工学院大学八王子キャンパス(八王子市中野町)に拠点を置く「ソーラーチーム」が10月13日、オーストラリアで開かれている「ブリヂストン・ワールド・ソーラー・チャレンジ(WSC)」のゴール地点であるオーストラリア南部のアデレードに到着し、クラス7位でレースを終えた。
2013年にWSCに初参戦した同チーム。3回目となる今回はスピードを競う「チャレンジャークラス」に新型ソーラーカー「Wing」で参戦。予選の結果を踏まえて今月8日、出発地点であるオーストラリア北部のダーウィンをクラス11番目、全体としては15番目にスタートしていた。
大会初日には、車両点検と太陽光による30分の充電を行うことが義務付けられている最初の「コントロールストップ」であるキャサリン到着までの間に順位を6位に大きく上げるなど、順調な滑り出しを見せた。
以降は一進一退を繰り返しながらレースを展開。途中、悪天候に襲われ苦しい走りを見せる場面もあった。結果、大会6日目の13日15時19分46秒にアデレードに到着。クラス7位、平均時速は63.9キロだった。
同クラスでは、大会5日目にゴールしたオランダの「Nuon Solar Team」、米・ミシガン大学ソーラーカーチーム、ベルギーの「Punch Powertrain Solar Team」がそれぞれ1位~3位に入った。日本勢では、4位の東海大学が最高位だった。
上位3チームはそれぞれ化合物系太陽電池を使用したチームが独占。工学院大学ソーラーチームも採用している、シリコン系太陽電池を使用したチームとしては東海大学がトップ、工学院大学ソーラーチームは4番目という結果になった。

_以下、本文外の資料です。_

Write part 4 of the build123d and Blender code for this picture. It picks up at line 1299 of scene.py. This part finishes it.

チームリーダーの機械工学専攻・修士2年の中川拓朗さんは「今回のレースは予期せぬトラブルに見舞われ大変なことが多くあった。目標としていた結果には届かなかったが、無事完走することができ安心している。世界大会に向け、メンバーと共に泥臭く無我夢中で作業に取り組んできた。このメンバーでなければ3021キロはを完走することはできなかったと思う」と話す。

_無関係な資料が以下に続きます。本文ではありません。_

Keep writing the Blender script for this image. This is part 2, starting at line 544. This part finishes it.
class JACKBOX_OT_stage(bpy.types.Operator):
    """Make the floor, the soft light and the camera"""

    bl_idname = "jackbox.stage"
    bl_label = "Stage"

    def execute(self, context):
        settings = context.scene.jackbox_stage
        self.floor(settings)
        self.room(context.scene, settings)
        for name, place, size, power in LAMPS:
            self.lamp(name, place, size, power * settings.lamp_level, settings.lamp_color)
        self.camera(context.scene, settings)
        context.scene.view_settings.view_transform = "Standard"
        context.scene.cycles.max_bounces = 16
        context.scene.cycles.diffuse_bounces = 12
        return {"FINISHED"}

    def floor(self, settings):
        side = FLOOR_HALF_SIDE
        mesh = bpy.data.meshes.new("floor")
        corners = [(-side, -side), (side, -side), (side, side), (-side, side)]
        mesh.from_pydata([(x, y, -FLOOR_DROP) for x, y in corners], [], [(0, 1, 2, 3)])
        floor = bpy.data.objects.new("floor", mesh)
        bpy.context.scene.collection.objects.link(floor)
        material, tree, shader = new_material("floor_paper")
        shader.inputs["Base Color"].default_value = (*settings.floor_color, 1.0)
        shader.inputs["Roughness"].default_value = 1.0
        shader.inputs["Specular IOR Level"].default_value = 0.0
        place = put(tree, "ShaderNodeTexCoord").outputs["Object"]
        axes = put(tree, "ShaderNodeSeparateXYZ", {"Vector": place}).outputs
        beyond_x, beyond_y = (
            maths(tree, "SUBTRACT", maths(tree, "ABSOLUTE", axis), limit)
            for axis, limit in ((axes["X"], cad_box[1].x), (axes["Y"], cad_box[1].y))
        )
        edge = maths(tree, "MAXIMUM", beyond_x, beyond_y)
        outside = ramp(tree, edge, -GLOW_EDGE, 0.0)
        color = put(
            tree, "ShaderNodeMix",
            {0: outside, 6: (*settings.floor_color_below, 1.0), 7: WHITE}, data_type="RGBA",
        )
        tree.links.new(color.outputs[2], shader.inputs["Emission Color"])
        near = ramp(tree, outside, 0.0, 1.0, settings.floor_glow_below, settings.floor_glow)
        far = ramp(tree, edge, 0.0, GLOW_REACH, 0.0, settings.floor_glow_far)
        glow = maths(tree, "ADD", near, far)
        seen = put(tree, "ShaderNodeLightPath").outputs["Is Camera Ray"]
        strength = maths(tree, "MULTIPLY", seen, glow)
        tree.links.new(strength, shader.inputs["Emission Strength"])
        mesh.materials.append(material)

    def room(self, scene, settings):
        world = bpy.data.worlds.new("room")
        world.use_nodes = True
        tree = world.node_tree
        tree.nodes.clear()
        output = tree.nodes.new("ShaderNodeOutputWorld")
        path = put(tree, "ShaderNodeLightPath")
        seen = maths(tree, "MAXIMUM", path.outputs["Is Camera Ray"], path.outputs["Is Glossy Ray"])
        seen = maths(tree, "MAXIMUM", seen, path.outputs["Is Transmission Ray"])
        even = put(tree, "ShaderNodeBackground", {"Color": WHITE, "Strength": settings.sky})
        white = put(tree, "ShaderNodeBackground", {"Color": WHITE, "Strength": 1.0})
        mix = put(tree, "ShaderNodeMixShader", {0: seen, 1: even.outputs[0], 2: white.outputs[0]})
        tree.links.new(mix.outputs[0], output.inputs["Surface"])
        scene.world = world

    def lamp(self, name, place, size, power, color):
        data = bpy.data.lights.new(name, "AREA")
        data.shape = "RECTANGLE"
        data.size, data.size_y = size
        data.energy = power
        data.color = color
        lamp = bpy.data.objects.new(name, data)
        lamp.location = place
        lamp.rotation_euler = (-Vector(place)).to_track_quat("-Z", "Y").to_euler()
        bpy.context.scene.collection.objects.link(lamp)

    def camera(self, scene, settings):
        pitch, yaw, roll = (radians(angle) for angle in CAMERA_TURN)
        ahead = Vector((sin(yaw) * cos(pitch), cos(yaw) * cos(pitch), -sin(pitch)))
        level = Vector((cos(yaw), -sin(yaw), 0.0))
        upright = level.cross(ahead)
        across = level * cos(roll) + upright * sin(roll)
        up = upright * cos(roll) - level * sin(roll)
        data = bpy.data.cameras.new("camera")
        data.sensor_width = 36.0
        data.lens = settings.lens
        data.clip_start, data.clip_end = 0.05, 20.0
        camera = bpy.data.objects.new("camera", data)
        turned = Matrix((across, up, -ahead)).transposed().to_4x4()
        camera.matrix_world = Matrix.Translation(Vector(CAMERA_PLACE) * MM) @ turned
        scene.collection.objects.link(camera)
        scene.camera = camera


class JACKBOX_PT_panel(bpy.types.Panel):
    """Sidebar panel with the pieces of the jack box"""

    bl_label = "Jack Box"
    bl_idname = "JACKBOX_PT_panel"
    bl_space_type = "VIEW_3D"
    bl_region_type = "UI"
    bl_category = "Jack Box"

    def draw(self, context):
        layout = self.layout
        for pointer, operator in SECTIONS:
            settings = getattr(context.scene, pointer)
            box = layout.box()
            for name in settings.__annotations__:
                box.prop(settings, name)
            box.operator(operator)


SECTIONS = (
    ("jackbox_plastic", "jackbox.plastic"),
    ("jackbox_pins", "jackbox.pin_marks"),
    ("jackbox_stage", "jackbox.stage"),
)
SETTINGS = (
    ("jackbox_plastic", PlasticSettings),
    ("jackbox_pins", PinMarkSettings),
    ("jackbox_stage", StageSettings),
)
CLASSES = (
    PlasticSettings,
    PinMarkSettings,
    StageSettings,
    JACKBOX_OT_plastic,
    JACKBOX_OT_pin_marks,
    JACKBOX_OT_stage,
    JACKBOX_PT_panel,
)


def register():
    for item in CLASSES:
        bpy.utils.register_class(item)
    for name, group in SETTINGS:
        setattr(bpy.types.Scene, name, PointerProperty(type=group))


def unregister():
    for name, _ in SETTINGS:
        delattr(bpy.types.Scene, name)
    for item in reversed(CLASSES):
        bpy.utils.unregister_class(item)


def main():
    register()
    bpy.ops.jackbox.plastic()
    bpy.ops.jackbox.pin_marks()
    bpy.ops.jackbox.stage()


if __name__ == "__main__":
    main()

監督を務める同大機械システム工学科の濱根洋人准教授は「試走中のアクシデントにより車両が大きく損傷し一時はレース参戦をあきらめることも考えた。今まで何度かWSCに出場しているが、今回はゼロからスタートするくらいの気持ちで学生とともに困難を乗り越え、いくつもの課題を解決しながら無事にレースを終えることができた」。途中、バッテリーがゼロとなる状況が数回あり、ソーラーパネルだけで走行する場面もあったことを明らかにした上で、「改めて自然界のエネルギーの大きさを感じ、また、学生たちが目の前の課題を一つずつ解決し、最後までやり遂げてくれたことを誇りに思う。最高のレースだった」と振り返る。